Mary and I thanked the gentleman and his family for their help and jumped in the car and headed up the road.  We came to a clearing near the top of the road and there sitting in front of me was a little white house.  I swear that the hair on the back of my neck tingled.  I was looking at the house that my great grandmother had been born in and grew up in.  She had probably sat on that front porch and looked about her and dreamed of what her life would be – never knowing that it would be so far from where she grew up. 
I have since been back to that house and have been inside of it as well as the church.  I’ve been taken above the hill behind the house where the Dollars had owned and worked the land.  I knew that somewhere around that house were probably at least three graves that I would never find.  That of Alexander Monroe Dollar and his first wife, Elizabeth Pennington and my great grandmother’s mother, Buena Vista Bailey – all had probably died near that house.  I’ve never found evidence that they were buried in the Wesley Methodist Church Cemetery or the Shingletown Cemetery as it was known – so I believe that they were buried elsewhere. 

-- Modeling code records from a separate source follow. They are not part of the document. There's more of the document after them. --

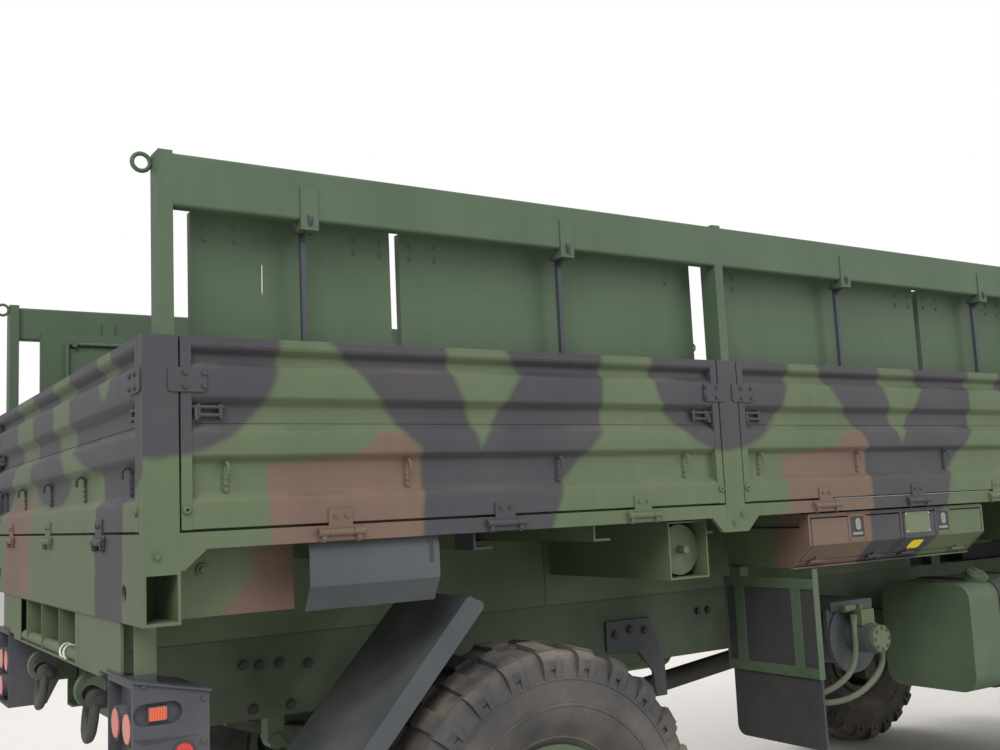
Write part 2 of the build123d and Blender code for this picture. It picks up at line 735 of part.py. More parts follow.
# Racks: stakes, top rails and the rods that carry the folded seats
stake_places = (46.0, 2070.0, bed_length - 46.0 - stake_length)
rod_places = (477.0, 1397.0, 2788.0, 3708.0)
rack_rail_low = rack_top - rack_rail_height
ring_radius = 24.0
ring_bar = 6.0
ring_z = rack_top - 18.0
with BuildPart() as racks:
    for side in (-1, 1):
        for place in stake_places:
            block(
                (from_rear(place), from_rear(place + stake_length)),
                (side * half_width, side * (half_width - stake_depth)),
                (panel_top, rack_top + 6),
            )
        with BuildSketch(Plane.YZ.offset(from_rear(stake_places[0] + 1))):
            with Locations((side * (half_width - rack_rail_depth / 2), rack_top - rack_rail_height / 2)):
                RectangleRounded(rack_rail_depth, rack_rail_height, 10)
        extrude(amount=stake_places[-1] + stake_length - stake_places[0] - 2)
        for place in rod_places:
            block(
                (from_rear(place - 27), from_rear(place + 27)),
                (side * (half_width - rack_rail_depth - 14), side * (half_width + 4)),
                (rack_rail_low - 28, rack_rail_low + 92),
            )
            block(
                (from_rear(place - rod_size / 2), from_rear(place + rod_size / 2)),
                (side * rod_outer_y, side * (rod_outer_y - rod_size)),
                (lip_top, rack_rail_low),
            )
            block(
                (from_rear(place - rod_size / 2), from_rear(place + rod_size / 2)),
                (side * (rod_outer_y - 2), side * seat_hinge_y),
                (seat_hinge_z - 10, seat_hinge_z + 10),
            )
            bar(
                12,
                (from_rear(place - rod_size / 2), side * seat_hinge_y, seat_hinge_z),
                (from_rear(place + rod_size / 2), side * seat_hinge_y, seat_hinge_z),
            )
            bar(
                seat_pin_radius,
                (from_rear(place - 60), side * seat_hinge_y, seat_hinge_z),
                (from_rear(place + 60), side * seat_hinge_y, seat_hinge_z),
            )
    # Tie rings behind the end stakes
    for side in (-1, 1):
        for place, away in ((stake_places[0], -1), (stake_places[-1] + stake_length, 1)):
            ring_centre = (from_rear(place) + away * (ring_radius + ring_bar - 2), side * (half_width - stake_depth + 12), ring_z)
            with Locations(Plane(origin=ring_centre, x_dir=(1, 0, 0), z_dir=(0, 1, 0))):
                Torus(ring_radius, ring_bar)
write(racks, "racks")

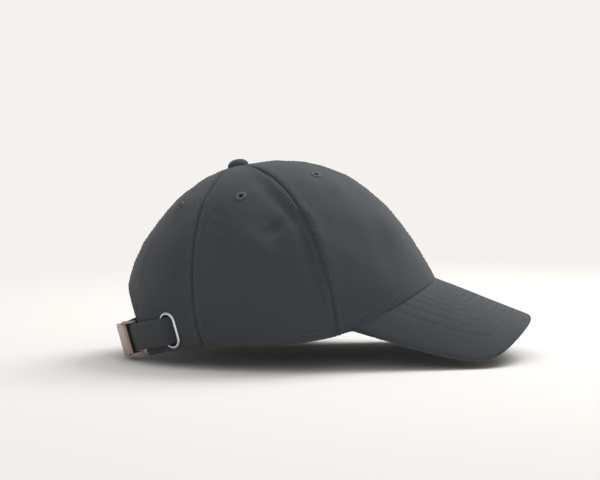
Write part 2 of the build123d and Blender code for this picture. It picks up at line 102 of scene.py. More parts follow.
# ---- shapes -------------------------------------------------------------------------------
@dataclass(frozen=True)
class VisorForm:
    """The visor's arched surface, laid out along its ridge (u) and across (y)."""

    ridge_x: float = 77.7
    ridge_z: float = 52.6
    slope: float = 21.5
    length: float = 70.0
    half_width: float = 77.7
    arch_width: float = 88.0
    arch_drop: float = 87.6
    back: float = 57.0

    def axes(self) -> tuple[Vector, Vector, Vector]:
        """Returns the ridge's origin, its direction and the direction square to it, downwards."""
        a = math.radians(self.slope)
        return (
            Vector((self.ridge_x, 0, self.ridge_z)),
            Vector((math.cos(a), 0, -math.sin(a))),
            Vector((-math.sin(a), 0, -math.cos(a))),
        )

    def drop(self, y: float) -> float:
        """How far the arch lies below its ridge at y."""
        return self.arch_drop * (1 - math.sqrt(max(0.02, 1 - (y / self.arch_width) ** 2)))

    def to_plan(self, point: Vector) -> tuple[float, float, float]:
        """A world point as its u, y and drop."""
        origin, along, down = self.axes()
        offset = point - origin
        return offset.dot(along), offset.y, offset.dot(down)

    def point(self, u: float, y: float, lift: float = 0.0) -> Vector:
        """A world point on the arch, lifted square to it."""
        origin, along, down = self.axes()
        across = Vector((0, 1, 0))
        return origin + along * u + across * y + down * self.drop(y) + self.normal(y) * lift

    def normal(self, y: float) -> Vector:
        """The arch's upward normal at y."""
        _, _, down = self.axes()
        root = math.sqrt(max(0.02, 1 - (y / self.arch_width) ** 2))
        rise = self.arch_drop * y / (self.arch_width**2 * root)
        return (Vector((0, 1, 0)) * rise - down).normalized()

    def outline(self, count: int) -> list[tuple[float, float]]:
        """Even points (u, y) along the cut edge, from the right corner to the left."""
        half = [(-self.back, 1.0), (-0.21 * self.length, 0.983), (0.36 * self.length, 0.943),
                (0.66 * self.length, 0.865), (0.88 * self.length, 0.56)]
        knots = [(u, -y * self.half_width) for u, y in half] + [(self.length, 0.0)]
        knots += [(u, y * self.half_width) for u, y in reversed(half)]
        return even_points(natural_spline(knots, 400), count)


def natural_spline(knots: list[tuple[float, float]], count: int) -> list[tuple[float, float]]:
    """A natural cubic through planar knots.

    Args:
        knots: the points it passes through.
        count: how many points to return.
    Returns:
        Points along the curve, ends included.
    """
    xy = np.array(knots, float)
    t = np.concatenate([[0], np.cumsum(np.hypot(*np.diff(xy, axis=0).T))])
    n, h = len(t), np.diff(t)
    rows = np.zeros((n, n))
    right = np.zeros((n, 2))
    rows[0, 0] = rows[-1, -1] = 1
    for i in range(1, n - 1):
        rows[i, i - 1 : i + 2] = h[i - 1], 2 * (h[i - 1] + h[i]), h[i]
        right[i] = 6 * ((xy[i + 1] - xy[i]) / h[i] - (xy[i] - xy[i - 1]) / h[i - 1])
    bend = np.linalg.solve(rows, right)
    out = []
    for s in np.linspace(0, t[-1], count):
        i = min(int(np.searchsorted(t, s, side="right")) - 1, n - 2)
        a, b = t[i + 1] - s, s - t[i]
        point = (bend[i] * a**3 + bend[i + 1] * b**3) / (6 * h[i])
        point += (xy[i] / h[i] - bend[i] * h[i] / 6) * a + (xy[i + 1] / h[i] - bend[i + 1] * h[i] / 6) * b
        out.append((float(point[0]), float(point[1])))
    return out


def even_points(points: list, count: int) -> list:
    """Resamples a path at even distances.

    Args:
        points: the path, as tuples or vectors.
        count: how many points to return.
    Returns:
        Tuples of coordinates.
    """
    xyz = np.array([tuple(p) for p in points], float)
    t = np.concatenate([[0], np.cumsum(np.linalg.norm(np.diff(xyz, axis=0), axis=1))])
    s = np.linspace(0, t[-1], count)
    return list(zip(*(np.interp(s, t, xyz[:, k]).tolist() for k in range(xyz.shape[1]))))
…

The house that my great grandmother lived in! - Shingletown, Johnson Co., TN

I have never had a day like that one – back in 2001.  It was truly an exciting day that will live in my memory always.  It was a happy coincidence to meet that old gentleman – he was probably one of the few people who remember the Dollar family when they lived there.  His family had operated a store at the end of the road near the house that we knocked on the door.  That small place was called Shingletown and the store that his family ran was the same store that my great grandmother had talked about when I was a child.  That old gentleman died a few months later – he will always live in my memory as my guide to my great grandmother’s childhood home!